◆ **WHAT THE TASK REQUIRES**: Print the lines of the data, starting with the first, up to and including the line where "RIM_ROUND = 0.9 * MM" appears.

◆ **EXTRACTED MATERIAL**:
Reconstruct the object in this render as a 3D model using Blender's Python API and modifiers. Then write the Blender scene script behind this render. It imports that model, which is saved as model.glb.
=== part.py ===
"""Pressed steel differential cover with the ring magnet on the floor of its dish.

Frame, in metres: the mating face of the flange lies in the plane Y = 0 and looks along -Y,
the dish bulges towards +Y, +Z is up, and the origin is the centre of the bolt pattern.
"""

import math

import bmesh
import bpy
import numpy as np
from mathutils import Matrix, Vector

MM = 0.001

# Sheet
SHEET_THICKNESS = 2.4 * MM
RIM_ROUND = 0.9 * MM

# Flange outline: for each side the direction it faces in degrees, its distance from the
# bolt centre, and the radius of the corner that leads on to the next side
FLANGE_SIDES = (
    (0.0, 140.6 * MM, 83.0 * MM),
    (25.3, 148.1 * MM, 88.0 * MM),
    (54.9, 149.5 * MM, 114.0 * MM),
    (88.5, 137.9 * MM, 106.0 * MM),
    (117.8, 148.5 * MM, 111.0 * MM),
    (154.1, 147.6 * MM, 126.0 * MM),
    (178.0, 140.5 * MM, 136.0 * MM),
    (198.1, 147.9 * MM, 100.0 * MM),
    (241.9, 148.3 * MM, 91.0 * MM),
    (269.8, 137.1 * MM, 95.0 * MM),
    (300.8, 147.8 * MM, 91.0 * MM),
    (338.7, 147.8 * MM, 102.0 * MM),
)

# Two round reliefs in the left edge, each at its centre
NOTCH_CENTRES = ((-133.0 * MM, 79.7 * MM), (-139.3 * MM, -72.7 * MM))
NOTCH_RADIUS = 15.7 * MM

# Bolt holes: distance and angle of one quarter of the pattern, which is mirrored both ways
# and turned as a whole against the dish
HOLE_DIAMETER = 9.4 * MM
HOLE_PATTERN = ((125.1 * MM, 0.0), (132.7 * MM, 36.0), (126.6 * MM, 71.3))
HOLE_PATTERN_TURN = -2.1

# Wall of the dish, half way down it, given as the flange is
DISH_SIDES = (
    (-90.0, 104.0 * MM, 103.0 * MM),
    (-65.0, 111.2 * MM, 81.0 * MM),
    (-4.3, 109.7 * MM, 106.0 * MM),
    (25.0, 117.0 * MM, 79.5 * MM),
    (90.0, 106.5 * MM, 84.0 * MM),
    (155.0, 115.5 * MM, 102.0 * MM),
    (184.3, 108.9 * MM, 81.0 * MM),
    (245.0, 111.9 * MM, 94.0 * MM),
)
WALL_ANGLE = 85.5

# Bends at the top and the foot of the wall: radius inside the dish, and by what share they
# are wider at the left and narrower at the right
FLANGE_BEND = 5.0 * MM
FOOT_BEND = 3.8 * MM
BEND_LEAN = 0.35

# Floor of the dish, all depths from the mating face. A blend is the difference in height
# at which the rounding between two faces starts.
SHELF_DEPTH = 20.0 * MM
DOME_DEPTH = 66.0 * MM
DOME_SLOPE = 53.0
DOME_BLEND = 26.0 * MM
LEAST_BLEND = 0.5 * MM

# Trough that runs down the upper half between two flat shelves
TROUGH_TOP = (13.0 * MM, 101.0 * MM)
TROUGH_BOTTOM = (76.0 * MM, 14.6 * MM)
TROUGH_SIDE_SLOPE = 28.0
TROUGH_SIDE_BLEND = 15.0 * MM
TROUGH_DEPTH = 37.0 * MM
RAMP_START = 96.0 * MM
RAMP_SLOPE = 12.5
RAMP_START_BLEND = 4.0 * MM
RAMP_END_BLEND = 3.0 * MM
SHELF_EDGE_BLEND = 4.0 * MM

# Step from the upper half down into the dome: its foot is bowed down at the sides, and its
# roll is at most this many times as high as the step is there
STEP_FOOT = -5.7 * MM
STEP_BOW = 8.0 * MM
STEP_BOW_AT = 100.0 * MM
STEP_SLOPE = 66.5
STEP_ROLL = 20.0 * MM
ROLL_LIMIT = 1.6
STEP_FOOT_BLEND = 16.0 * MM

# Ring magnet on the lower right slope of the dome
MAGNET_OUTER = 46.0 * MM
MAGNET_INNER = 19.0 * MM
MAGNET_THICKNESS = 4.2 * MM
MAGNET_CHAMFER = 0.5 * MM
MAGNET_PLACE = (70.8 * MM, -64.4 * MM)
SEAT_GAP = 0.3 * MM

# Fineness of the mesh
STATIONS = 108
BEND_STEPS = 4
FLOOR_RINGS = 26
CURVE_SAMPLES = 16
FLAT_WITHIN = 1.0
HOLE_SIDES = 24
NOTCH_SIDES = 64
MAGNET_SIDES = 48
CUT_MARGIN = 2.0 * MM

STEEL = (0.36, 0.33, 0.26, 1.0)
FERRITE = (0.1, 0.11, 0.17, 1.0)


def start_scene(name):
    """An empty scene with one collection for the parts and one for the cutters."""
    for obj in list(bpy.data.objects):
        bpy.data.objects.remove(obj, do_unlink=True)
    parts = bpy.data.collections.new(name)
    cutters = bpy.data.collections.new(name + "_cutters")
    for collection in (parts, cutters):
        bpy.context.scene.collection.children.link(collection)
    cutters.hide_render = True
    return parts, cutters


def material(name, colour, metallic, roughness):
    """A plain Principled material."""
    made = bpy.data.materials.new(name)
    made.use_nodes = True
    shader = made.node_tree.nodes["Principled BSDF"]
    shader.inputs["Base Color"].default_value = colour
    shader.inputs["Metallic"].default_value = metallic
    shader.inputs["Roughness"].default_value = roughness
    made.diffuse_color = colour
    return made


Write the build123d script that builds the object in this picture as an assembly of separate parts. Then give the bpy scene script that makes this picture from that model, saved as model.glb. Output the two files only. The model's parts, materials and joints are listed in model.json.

◆ **EXERCISE ANSWER**:
Reconstruct the object in this render as a 3D model using Blender's Python API and modifiers. Then write the Blender scene script behind this render. It imports that model, which is saved as model.glb.
=== part.py ===
"""Pressed steel differential cover with the ring magnet on the floor of its dish.

Frame, in metres: the mating face of the flange lies in the plane Y = 0 and looks along -Y,
the dish bulges towards +Y, +Z is up, and the origin is the centre of the bolt pattern.
"""

import math

import bmesh
import bpy
import numpy as np
from mathutils import Matrix, Vector

MM = 0.001

# Sheet
SHEET_THICKNESS = 2.4 * MM
RIM_ROUND = 0.9 * MM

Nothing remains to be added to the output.